In the business world, extending credit to clients can be a strategic move to foster growth and build client relationships. However, it’s vital to approach this with caution and proper planning. As an accountant advising business owners, I emphasize the importance of understanding the mechanisms like the Personal Property Securities Register (PPSR) and setting clear terms of trade. Here’s how you can offer credit to business clients while protecting your interests.

1. Assessing Creditworthiness
  • Credit Checks: Conduct thorough credit checks on potential clients to assess their financial stability and credit history. This can help you determine the level of risk associated with extending credit.
  • Financial Analysis: Review the client’s financial statements and payment history to gauge their ability to fulfill payment obligations.
2. Setting Clear Terms of Trade
  • Written Agreement: Establish clear terms of trade with your clients. This should be in the form of a written agreement, detailing payment terms, due dates, interest on late payments, and consequences of non-payment.
  • Transparency: Ensure that your terms are transparent and understood by the client. Clarity in terms of trade can prevent misunderstandings and disputes.
3. Using the Personal Property Securities Register (PPSR)
  • Understanding PPSR: The PPSR is a national online register in Australia where you can register your security interest in the goods you supply or personal property that you lease to protect your interest in case the client defaults or goes bankrupt.
  • Registering Interest: If you offer goods on credit, registering your interest on the PPSR can help you reclaim your goods or their value if the client defaults.
4. Credit Limits and Terms
  • Establish Credit Limits: Set credit limits for each client based on their creditworthiness and your business’s risk tolerance.
  • Flexible Terms: Consider offering flexible payment terms tailored to each client’s situation, but ensure these are within your business’s capacity to manage.
5. Monitoring and Follow-up
  • Regular Review: Monitor the client’s credit account regularly. Keep an eye on payment patterns and outstanding balances.
  • Proactive Follow-up: Be proactive in following up on overdue accounts. Prompt communication can often resolve late payment issues quickly.
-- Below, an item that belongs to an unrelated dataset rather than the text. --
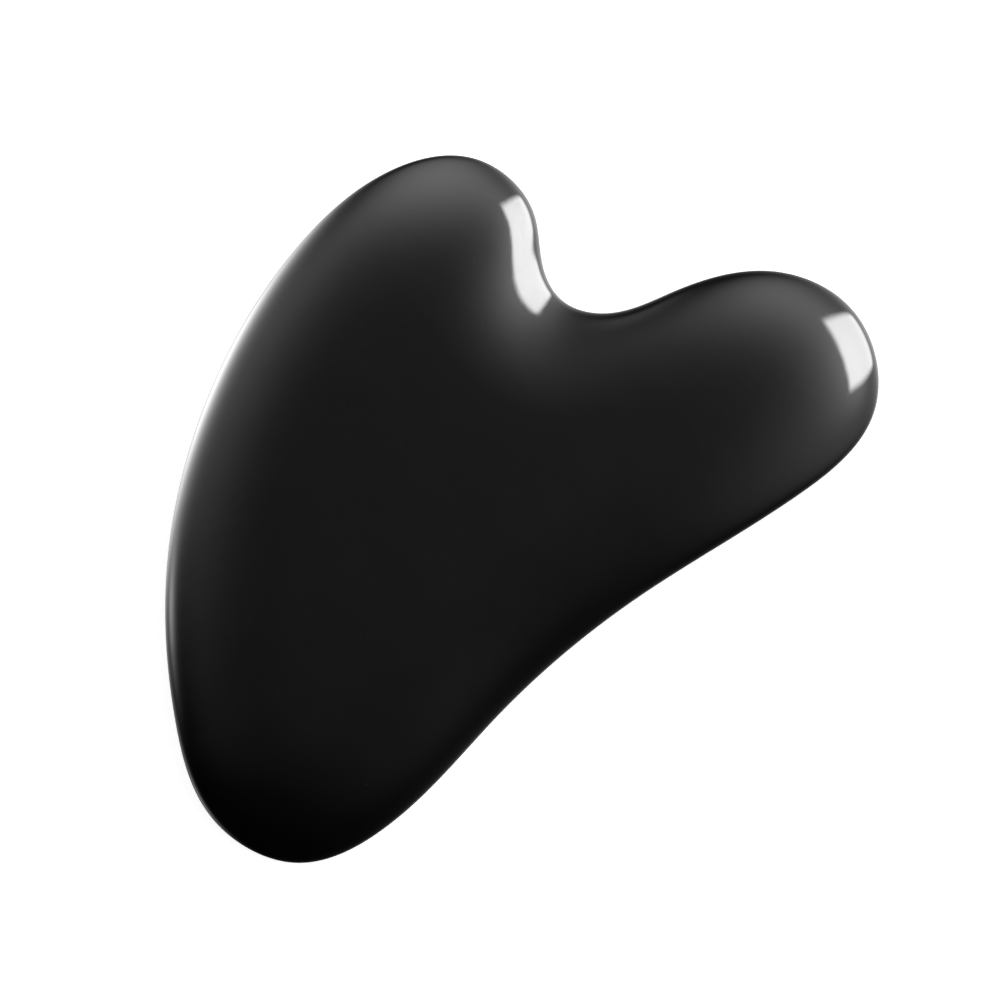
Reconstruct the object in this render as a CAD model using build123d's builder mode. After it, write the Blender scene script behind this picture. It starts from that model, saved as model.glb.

6. Legal Compliance and Documentation
  • Legal Advice: Seek legal advice to ensure your credit practices and terms of trade are compliant with Australian laws, including consumer credit laws and fair trading regulations.
  • Documentation: Keep comprehensive records of all credit transactions, agreements, and communications with clients.
7. Managing Risks
  • Insurance: Consider obtaining trade credit insurance to mitigate the risk of non-payment.
  • Diversification: Diversify your client base to reduce reliance on a few clients for revenue.
8. Seeking Professional Guidance
  • Accountant’s Role: Consult with an accountant to understand the financial impact of offering credit and to set up appropriate accounting practices for managing credit.
  • Regular Review: Regularly review your credit policies and procedures with professional advisors to ensure they remain effective and relevant.

Offering credit to business clients can be a beneficial strategy, but it requires careful management and a clear understanding of associated risks. By assessing creditworthiness, setting clear terms of trade, using tools like the PPSR, and staying compliant with legal requirements, you can extend credit more securely. Remember, regular monitoring and professional advice are key to maintaining a healthy credit system in your business.